The Sunday Gleaner's source said the team had also played a major role in the safe return of a mother and daughter, who were abducted from the Mavis Bank area of rural St Andrew, in May 2005.

The mother and daughter were rescued unharmed, the alleged kidnapper collared on Slipe Road, St Andrew, and $200,000 in ransom money recovered.

hostage-negotiator course

The team's formal training was realised in 2006 when Les Green, then assistant commissioner in charge of serious and organised crimes, announced a three-week hostage-negotiator course in Orlando, Florida, for some of its members.

"It is important to not only preserve the life of the kidnapped, but also the kidnapper," Green said then, explaining the role of hostage negotiators.

He argued that it was important to have trained police personnel to handle delicate situations such as kidnappings.

Last week, Senior Superintendent Colin Pinnock of CTOC told our news team that setting up the team and training its members years ago, paid off in the conviction of Wade and safe return of Frankson for whom a US$500,000 ransom, later reduced to US$200,000, was demanded.

"What has happened is that the training has made the men more equipped at rescuing kidnapped persons," Pinnock told The Sunday Gleaner.

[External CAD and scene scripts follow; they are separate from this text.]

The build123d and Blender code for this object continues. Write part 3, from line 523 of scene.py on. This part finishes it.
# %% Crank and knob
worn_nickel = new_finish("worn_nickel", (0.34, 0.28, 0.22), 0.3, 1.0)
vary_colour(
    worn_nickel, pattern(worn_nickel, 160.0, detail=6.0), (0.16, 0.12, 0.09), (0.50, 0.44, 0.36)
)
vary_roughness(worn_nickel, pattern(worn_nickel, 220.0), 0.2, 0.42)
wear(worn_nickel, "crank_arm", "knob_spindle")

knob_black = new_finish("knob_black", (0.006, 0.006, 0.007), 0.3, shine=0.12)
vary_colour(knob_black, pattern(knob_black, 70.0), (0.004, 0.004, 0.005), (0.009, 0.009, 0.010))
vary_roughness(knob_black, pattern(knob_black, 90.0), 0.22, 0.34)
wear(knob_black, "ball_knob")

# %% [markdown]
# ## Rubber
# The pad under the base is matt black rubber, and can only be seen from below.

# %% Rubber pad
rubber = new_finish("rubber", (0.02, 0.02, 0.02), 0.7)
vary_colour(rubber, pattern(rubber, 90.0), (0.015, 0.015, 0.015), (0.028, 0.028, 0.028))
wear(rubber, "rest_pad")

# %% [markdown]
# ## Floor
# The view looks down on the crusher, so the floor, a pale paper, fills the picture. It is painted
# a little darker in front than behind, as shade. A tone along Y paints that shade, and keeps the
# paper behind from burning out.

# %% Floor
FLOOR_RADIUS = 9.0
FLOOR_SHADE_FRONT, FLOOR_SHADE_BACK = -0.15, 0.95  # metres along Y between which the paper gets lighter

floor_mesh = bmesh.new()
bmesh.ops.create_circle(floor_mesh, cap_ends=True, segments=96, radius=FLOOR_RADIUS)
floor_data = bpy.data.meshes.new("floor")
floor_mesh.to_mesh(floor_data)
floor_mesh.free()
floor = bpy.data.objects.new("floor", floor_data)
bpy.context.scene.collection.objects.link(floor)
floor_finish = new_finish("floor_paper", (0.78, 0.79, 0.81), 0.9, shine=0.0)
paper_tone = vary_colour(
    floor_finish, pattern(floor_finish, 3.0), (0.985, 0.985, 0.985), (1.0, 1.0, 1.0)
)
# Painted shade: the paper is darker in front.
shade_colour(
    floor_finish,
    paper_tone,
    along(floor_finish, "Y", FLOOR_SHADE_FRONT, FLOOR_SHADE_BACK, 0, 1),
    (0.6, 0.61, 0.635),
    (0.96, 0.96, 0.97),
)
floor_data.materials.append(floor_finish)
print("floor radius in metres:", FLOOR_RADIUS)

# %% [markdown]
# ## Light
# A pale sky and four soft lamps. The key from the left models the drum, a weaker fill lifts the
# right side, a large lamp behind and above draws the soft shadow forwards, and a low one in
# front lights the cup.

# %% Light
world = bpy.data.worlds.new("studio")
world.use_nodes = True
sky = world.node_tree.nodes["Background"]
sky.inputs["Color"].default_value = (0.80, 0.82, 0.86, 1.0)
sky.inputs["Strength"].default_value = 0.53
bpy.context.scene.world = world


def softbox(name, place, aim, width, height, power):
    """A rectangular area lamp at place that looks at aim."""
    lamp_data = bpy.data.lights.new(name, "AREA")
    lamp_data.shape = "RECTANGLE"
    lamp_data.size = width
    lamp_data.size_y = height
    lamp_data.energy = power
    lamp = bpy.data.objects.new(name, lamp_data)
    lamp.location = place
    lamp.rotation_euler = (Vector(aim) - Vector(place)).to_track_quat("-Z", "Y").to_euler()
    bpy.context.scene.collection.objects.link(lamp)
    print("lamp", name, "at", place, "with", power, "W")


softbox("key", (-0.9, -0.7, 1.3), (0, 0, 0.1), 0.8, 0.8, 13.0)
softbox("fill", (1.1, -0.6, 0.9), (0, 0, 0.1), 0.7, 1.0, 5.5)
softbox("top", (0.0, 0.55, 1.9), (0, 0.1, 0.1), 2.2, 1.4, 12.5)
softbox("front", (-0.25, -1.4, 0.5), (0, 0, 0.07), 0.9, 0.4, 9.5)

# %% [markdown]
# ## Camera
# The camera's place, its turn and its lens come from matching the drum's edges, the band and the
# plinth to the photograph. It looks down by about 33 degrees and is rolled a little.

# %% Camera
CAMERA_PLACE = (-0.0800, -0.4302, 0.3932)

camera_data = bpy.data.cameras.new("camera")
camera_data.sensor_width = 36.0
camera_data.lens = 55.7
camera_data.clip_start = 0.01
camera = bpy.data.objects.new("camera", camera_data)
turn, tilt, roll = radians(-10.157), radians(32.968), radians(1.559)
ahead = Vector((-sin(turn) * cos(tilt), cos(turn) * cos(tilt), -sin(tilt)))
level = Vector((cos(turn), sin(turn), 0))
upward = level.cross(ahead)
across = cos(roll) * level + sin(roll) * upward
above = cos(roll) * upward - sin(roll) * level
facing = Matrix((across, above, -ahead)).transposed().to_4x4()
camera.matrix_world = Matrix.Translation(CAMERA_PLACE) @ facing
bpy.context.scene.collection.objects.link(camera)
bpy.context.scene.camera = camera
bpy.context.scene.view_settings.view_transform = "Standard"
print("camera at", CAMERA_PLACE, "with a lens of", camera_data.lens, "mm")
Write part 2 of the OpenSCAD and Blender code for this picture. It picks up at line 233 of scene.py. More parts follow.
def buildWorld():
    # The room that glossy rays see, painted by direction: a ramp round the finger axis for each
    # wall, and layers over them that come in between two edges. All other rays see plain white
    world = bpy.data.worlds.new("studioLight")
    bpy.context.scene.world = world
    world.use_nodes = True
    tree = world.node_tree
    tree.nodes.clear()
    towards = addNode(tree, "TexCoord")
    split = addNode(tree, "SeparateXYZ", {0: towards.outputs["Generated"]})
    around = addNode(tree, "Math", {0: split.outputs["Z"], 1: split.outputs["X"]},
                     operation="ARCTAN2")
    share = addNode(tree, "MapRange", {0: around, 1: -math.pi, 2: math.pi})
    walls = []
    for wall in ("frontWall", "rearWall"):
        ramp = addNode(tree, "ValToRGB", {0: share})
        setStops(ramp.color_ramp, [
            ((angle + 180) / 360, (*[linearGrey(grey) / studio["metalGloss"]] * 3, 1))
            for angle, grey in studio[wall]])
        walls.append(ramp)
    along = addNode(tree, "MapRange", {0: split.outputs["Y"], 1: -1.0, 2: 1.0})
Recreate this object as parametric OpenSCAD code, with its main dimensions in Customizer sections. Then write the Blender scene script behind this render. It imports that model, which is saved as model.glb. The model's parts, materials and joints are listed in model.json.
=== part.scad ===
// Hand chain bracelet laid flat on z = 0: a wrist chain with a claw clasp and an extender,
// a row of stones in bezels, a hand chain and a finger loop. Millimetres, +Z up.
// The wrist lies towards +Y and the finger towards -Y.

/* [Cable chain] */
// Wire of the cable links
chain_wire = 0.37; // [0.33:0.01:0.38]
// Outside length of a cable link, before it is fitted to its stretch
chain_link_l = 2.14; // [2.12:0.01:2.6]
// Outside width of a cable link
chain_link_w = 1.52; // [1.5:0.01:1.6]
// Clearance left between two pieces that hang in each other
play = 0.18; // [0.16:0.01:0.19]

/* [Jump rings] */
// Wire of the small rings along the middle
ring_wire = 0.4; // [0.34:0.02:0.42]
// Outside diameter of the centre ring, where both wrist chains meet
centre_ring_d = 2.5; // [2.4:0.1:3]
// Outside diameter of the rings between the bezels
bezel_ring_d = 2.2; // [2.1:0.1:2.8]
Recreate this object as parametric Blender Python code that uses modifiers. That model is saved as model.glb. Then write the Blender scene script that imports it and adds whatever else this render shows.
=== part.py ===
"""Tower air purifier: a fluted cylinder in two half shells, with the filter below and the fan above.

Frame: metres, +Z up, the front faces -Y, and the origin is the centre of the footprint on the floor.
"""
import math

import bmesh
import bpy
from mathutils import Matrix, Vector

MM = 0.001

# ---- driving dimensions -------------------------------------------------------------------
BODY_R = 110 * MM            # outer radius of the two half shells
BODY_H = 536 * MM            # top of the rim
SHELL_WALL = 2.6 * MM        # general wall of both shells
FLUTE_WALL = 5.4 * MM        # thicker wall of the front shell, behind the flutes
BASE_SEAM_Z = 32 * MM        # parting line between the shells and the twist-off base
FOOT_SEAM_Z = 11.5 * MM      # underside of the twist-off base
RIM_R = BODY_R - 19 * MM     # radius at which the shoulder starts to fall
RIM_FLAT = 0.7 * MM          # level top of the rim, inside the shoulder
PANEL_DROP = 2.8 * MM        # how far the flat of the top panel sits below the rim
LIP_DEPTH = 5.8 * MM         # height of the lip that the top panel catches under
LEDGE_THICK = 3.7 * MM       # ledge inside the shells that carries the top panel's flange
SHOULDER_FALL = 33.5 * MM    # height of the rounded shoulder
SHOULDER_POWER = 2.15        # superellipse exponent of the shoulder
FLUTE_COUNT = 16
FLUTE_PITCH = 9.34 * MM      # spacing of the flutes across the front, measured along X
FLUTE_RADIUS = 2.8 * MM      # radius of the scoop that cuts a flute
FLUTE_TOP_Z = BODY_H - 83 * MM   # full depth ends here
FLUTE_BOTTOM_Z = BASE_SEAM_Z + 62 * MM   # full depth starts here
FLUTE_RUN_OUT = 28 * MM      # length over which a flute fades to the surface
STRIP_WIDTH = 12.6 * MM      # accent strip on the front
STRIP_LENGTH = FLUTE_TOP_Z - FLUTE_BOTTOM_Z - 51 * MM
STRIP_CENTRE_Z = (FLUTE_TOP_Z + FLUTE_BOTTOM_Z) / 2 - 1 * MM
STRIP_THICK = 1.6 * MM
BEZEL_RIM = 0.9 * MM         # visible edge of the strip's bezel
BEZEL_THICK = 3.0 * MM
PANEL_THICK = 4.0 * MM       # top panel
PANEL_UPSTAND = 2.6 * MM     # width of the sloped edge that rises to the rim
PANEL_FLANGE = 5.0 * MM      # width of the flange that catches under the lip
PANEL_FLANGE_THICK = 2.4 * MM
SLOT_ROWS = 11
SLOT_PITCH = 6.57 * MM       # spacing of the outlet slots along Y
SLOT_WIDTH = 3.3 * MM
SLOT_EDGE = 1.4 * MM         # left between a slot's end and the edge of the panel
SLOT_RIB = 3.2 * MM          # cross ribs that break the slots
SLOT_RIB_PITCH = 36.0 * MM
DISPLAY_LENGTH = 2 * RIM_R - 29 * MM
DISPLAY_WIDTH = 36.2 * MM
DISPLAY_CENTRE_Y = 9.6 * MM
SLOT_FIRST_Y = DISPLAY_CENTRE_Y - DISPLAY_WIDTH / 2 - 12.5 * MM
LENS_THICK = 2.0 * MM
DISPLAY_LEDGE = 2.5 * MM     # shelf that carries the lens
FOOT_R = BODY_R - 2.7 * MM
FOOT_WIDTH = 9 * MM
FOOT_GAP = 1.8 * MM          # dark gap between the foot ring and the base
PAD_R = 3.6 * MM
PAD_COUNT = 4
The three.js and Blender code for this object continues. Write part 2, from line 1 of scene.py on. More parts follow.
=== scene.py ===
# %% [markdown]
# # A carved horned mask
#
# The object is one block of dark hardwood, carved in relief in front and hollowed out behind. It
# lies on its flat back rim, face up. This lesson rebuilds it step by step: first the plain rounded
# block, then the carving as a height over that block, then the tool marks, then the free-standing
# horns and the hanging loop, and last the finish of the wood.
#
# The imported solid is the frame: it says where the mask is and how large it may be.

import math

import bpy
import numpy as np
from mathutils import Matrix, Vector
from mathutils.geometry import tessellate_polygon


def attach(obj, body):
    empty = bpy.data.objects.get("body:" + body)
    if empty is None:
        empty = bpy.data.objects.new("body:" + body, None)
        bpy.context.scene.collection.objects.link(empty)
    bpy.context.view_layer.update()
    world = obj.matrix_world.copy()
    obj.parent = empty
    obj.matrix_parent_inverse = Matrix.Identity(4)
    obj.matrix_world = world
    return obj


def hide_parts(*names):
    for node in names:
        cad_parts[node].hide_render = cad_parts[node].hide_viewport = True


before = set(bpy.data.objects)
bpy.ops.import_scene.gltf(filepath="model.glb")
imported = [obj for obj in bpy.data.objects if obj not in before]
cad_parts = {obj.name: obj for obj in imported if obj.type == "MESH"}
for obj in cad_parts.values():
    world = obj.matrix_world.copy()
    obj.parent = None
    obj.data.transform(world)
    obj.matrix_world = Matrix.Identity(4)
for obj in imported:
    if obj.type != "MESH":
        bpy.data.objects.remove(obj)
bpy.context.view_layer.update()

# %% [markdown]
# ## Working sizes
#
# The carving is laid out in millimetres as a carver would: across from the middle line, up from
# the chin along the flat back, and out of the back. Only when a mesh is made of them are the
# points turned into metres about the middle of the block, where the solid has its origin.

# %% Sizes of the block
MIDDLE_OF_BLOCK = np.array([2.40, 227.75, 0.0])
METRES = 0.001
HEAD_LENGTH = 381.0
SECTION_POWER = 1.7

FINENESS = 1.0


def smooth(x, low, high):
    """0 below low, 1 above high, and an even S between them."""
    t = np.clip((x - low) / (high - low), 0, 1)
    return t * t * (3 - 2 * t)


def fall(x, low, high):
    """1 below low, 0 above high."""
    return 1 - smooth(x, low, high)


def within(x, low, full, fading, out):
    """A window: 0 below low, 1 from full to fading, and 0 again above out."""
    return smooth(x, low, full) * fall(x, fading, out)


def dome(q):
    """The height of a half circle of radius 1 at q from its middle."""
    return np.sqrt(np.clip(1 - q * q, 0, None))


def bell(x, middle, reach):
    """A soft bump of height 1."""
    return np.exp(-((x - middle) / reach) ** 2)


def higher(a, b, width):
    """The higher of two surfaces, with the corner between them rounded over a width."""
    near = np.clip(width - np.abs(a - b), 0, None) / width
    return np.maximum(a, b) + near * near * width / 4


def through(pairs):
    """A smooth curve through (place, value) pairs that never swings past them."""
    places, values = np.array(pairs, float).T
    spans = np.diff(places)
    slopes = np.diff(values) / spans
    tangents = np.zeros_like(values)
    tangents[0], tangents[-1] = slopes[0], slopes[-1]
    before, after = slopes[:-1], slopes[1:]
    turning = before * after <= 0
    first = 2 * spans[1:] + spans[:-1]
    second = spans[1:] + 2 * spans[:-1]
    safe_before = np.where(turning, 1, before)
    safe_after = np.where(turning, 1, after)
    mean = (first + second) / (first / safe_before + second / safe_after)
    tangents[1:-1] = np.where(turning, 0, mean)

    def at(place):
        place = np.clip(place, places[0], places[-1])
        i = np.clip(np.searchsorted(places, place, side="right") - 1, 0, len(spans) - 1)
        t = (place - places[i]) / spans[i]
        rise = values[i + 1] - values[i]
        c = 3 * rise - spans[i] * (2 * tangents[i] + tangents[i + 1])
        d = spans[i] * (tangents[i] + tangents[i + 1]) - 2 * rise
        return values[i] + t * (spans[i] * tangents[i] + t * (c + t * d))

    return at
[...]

In the case of Wade, who is to be sentenced this month for the 2011 kidnapping of Frankson, the specialised team was swiftly mobilised and McKay given US$91,000.

He testified in court how he began negotiating with the kidnappers by phone in Portmore, St Catherine.

According to Pinnock, the swift deployment of the joint team and skilful negotiations with Frankson's abductors were key to the businessman's safe return - lessons learnt from the 2000 kidnapping and murder of gas station operator Sylvia Edwards.